Comme à son habitude Sarkozy a voulu à tout prix un accord. Tout de suite. Quelles qu’en soient les conditions, pourvu qu’il revienne avec des signatures. Mais las, dès le début cela coince. Il ne part pas avec la signature de Medvedev, et ne fait pas signer Saakachvili. L’Europe en prend un coup. C’est Condoleezza Rice qui fait signer le président géorgien. Ce que l’on remarque dans cette triste et tragique affaire c’est que l’Europe vacille. Dès le début c’est chacun pour soi. Tout le monde parle : la Suède, l’Allemagne, l’Italie, le Royaume-Uni, la Pologne, les Pays baltes et la France. Au lieu de réunir le plus vite possible le Conseil européen, au lieu de parler avec Barroso, qui statutairement à un rôle plus important que lui, au lieu de parler avec le président du Parlement européen, M. Göttering, Sarkozy agit seul, donne deux trois coups de téléphone, fait dire que toute l’Europe le suit alors que c’est faux, archi-faux. Il court-circuite, il parle au nom de, mais il ne le fait qu’à tiers de temps. Le reste il est à Cap Nègre, ou à Kaboul. C’est ce que j’ai trouvé de fou, c’est cette action en pointillé de notre grand phare. Il se précipitait chaque fois qu’il le pouvait auprès de Carlita. Il recevait les Chirac, puis la reine de Jordanie et Bono.
Pendant ce temps-là, Angela Merkel agissait et parlait. De fait, pendant cette période, on a cru que c’était elle qui était le porte-parole de l’Europe. Le délitement de l’Europe s’est poursuivi. En effet, Poutine appelait son ami Berlusconi, le ministre des Affaires étrangères allemand appelait lui son homologue russe, Bush appelait lui aussi Berlusconi, Brown lui Poutine. Tout le monde appelait tout le monde. Qu’est-ce qu’il en ressort ? : diviser pour mieux régner. Sarkozy par son absence et sa fuite, pas sa manière de vouloir avoir une gloire immédiate, par son arrogance - comme par exemple donner à l’avance le résultat de la réunion du Conseil européen, avant toute discussion - et la conduction solitaire du pouvoir, ennemi mortel de la gouvernance de l’Europe, par son incapacité à savoir prendre du temps et du recul, a fait que Poutine et Bush se sont servis de cette désunion.
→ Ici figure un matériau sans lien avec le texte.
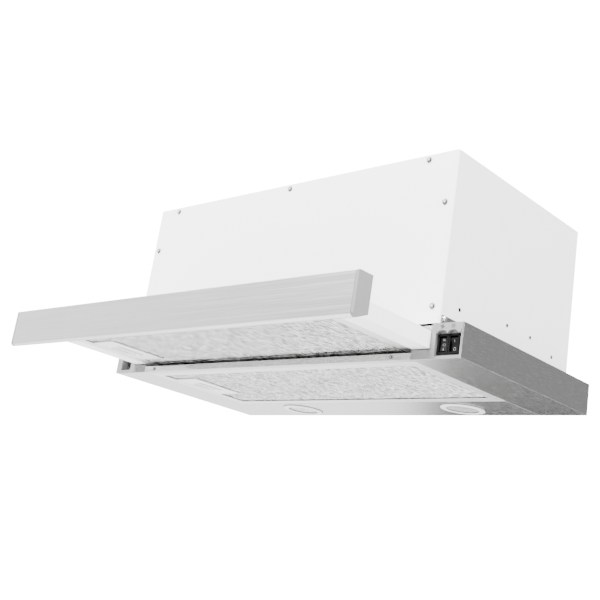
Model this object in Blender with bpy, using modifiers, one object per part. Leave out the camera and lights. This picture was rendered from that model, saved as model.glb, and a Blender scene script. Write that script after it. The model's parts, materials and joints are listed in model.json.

S’il avait été à la hauteur, il aurait dû obtenir que toute l’Europe se serre les coudes, que les bonnes intentions soient canalisées et que la parole soit unique. Ce qui était unique justement, c’était cette occasion à jamais perdue de proposer une autre fois, que l’Europe montre sa force et sa capacité à avoir un poids politique. Non, elle n’a montré que le visage défait d’un assemblage hétéroclite de pays qui n’apporte au monde aucune unité ni de vue ni de politique ni d’humanité, mais une réunion d’intérêts personnels qui prennent des positions qu’en regard des rapports de force et des faiblesses des uns et des autres, de leur intérêt commercial et financier. L’Europe s’est complètement décrédibilisée et Sarkozy qui se prend pour le président de cette Europe, entre deux voyages à Cap Nègre et en Syrie, entre une réunion avec ses sept mercenaires à l’Elysée et un voyage en province pour annoncer de sa propre bouche une énième loi, n’est pas à la hauteur. Il est si peu à la hauteur que la résolution de ce lundi 1er septembre que la France avait préparée n’est pas celle qui est faite par l’Europe et qu’en plus c’est Manuel Barroso qui l’annonce (Le Monde) : Les chefs d’Etat et de gouvernement de l’Union européenne, réunis lundi après-midi à Bruxelles, ont finalement décidé de reporter les prochaines réunions prévues pour négocier un accord de partenariat renforcé avec la Russie, "tant que le retrait des troupes [russes déployées en Géorgie] n’aura pas été respecté", a annoncé le président de la Commission européenne, José Manuel Barroso.[...] Mais le projet de déclaration du Conseil européen, rédigé par la présidence française, n’évoquait pas clairement un tel report.
Du reste, notre omniscient part encadré à Moscou et non seul comme il le pensait. La lumière pour l’Europe est que Javier Solana sera de la partie et qu’il devrait représenter, selon son statut, l’Europe et en une seule voix. Rêvons. José Manuel Barroso et Nicolas Sarkozy ont par ailleurs annoncé qu’ils se rendraient, accompagnés du diplomate en chef de l’UE, Javier Solana, lundi 8 septembre à Moscou et Tbilissi, pour tenter de progresser vers un règlement du conflit, notamment d’obtenir un retrait des troupes russes de Géorgie. (Le Figaro)
Et rêvons aussi que ce voyage sera efficace pour l’avenir et permettra d’éviter que Sarkozy ne coule l’Europe.